3D code data:
#####
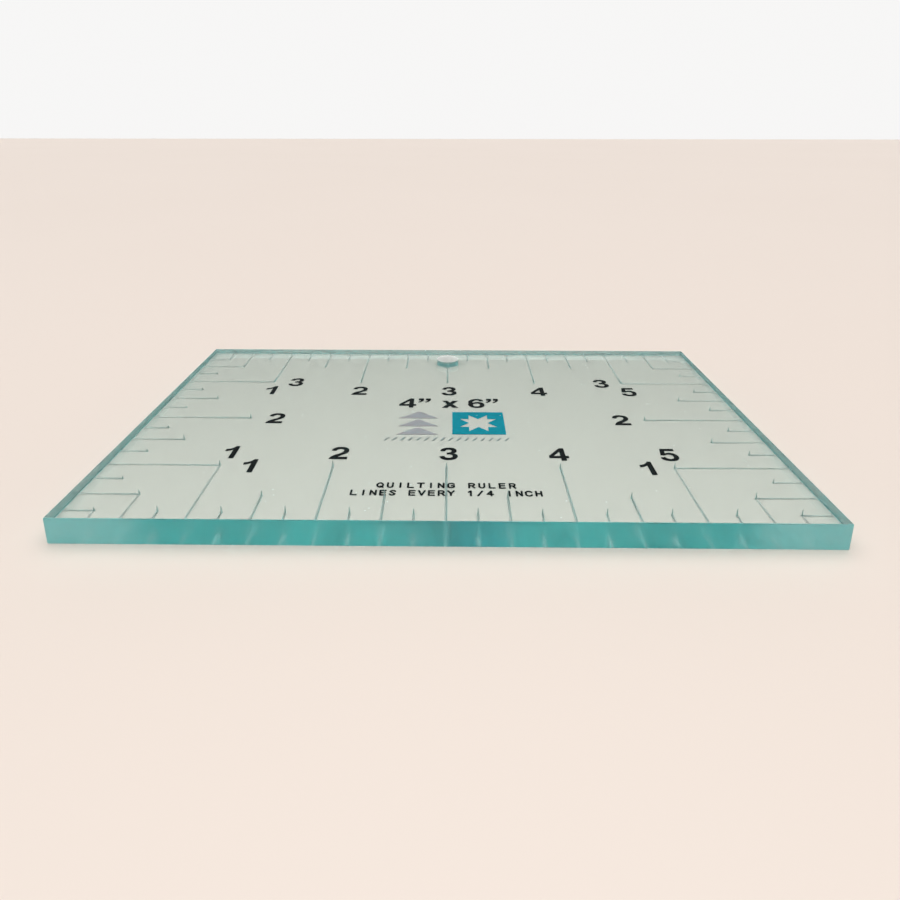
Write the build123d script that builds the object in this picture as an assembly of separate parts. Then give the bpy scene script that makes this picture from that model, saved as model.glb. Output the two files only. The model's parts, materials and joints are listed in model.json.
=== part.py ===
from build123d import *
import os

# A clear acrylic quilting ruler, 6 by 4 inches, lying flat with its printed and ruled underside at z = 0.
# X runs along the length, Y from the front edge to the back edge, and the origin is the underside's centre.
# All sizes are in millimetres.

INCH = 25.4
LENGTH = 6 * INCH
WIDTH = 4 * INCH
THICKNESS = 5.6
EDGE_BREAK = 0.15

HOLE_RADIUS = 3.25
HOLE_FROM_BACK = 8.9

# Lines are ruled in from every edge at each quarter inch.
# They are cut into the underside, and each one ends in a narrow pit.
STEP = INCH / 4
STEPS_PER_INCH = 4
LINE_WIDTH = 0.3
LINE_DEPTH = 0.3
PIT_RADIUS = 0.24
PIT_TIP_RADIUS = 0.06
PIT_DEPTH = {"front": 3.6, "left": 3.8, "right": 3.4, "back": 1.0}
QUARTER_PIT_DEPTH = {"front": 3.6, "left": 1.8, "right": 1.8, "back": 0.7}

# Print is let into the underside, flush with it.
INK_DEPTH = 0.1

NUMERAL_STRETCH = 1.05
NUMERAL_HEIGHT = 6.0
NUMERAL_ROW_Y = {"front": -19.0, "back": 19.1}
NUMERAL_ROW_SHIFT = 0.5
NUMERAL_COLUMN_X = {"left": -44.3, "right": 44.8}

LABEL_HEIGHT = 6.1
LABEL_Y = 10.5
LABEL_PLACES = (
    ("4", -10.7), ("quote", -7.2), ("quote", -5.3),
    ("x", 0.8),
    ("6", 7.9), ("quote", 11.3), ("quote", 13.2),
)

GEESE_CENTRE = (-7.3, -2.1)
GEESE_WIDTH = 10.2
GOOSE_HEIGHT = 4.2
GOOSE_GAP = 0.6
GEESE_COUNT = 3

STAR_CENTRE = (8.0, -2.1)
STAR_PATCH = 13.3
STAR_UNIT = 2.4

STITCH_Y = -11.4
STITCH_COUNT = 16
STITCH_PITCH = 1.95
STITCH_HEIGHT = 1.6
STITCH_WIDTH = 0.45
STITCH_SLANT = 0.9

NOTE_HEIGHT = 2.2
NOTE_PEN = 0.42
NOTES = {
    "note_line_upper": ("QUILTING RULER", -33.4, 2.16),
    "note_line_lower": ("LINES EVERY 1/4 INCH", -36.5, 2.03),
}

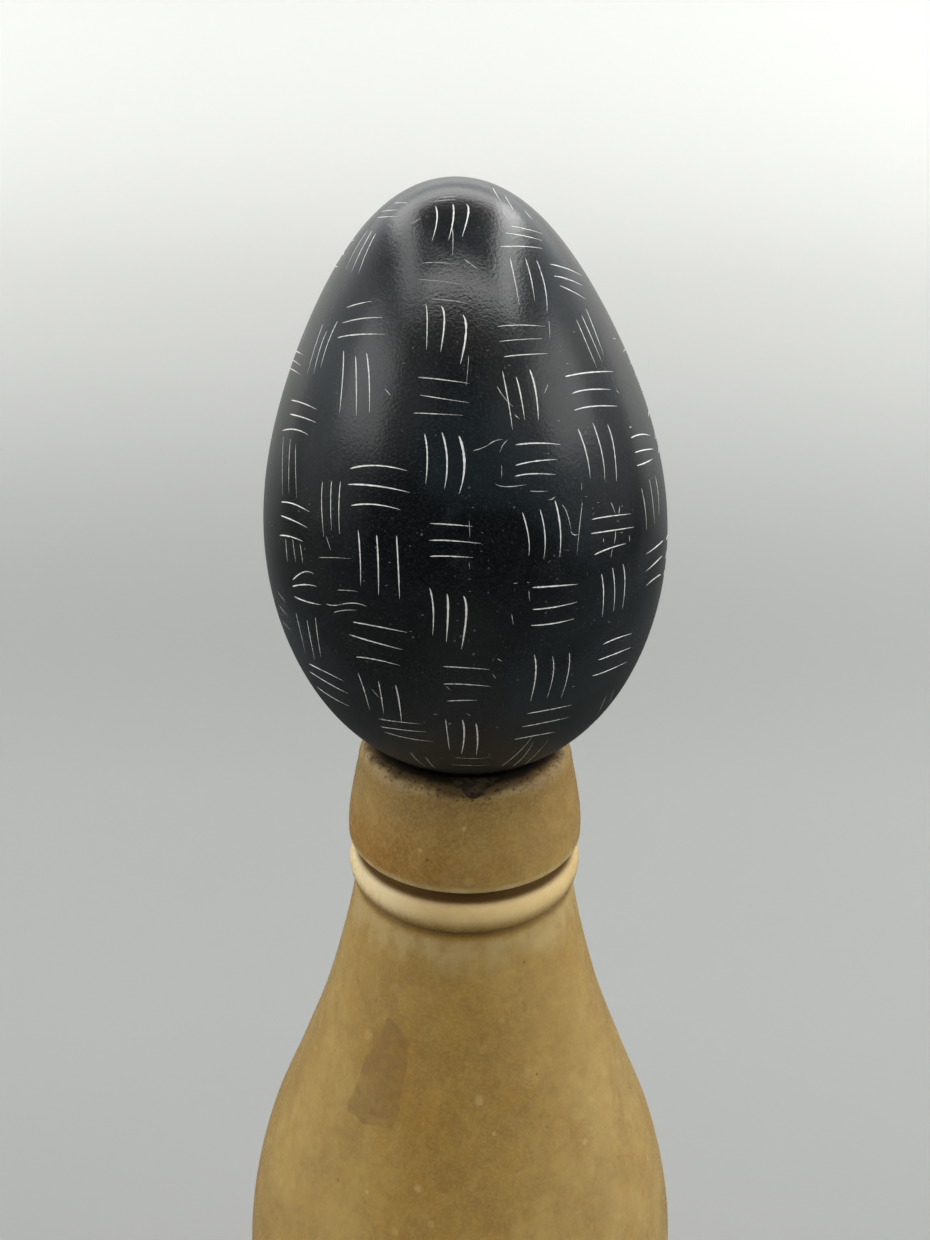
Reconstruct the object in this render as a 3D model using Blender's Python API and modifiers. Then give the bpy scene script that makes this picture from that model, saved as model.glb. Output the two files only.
#####
Please print the lines from the start of the records up to and including the line with "# All sizes are in millimetres.", copying each one exactly and leaving out the rest.

* **RESULT FOR THIS TASK**
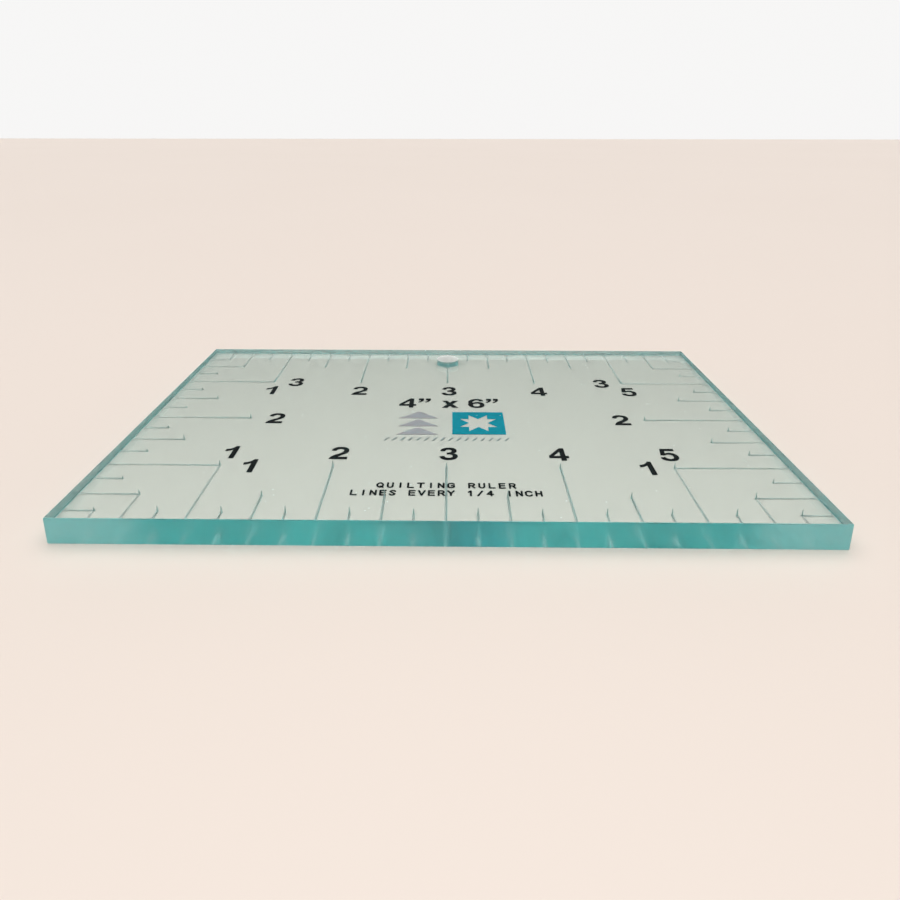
Write the build123d script that builds the object in this picture as an assembly of separate parts. Then give the bpy scene script that makes this picture from that model, saved as model.glb. Output the two files only. The model's parts, materials and joints are listed in model.json.
=== part.py ===
from build123d import *
import os

# A clear acrylic quilting ruler, 6 by 4 inches, lying flat with its printed and ruled underside at z = 0.
# X runs along the length, Y from the front edge to the back edge, and the origin is the underside's centre.
# All sizes are in millimetres.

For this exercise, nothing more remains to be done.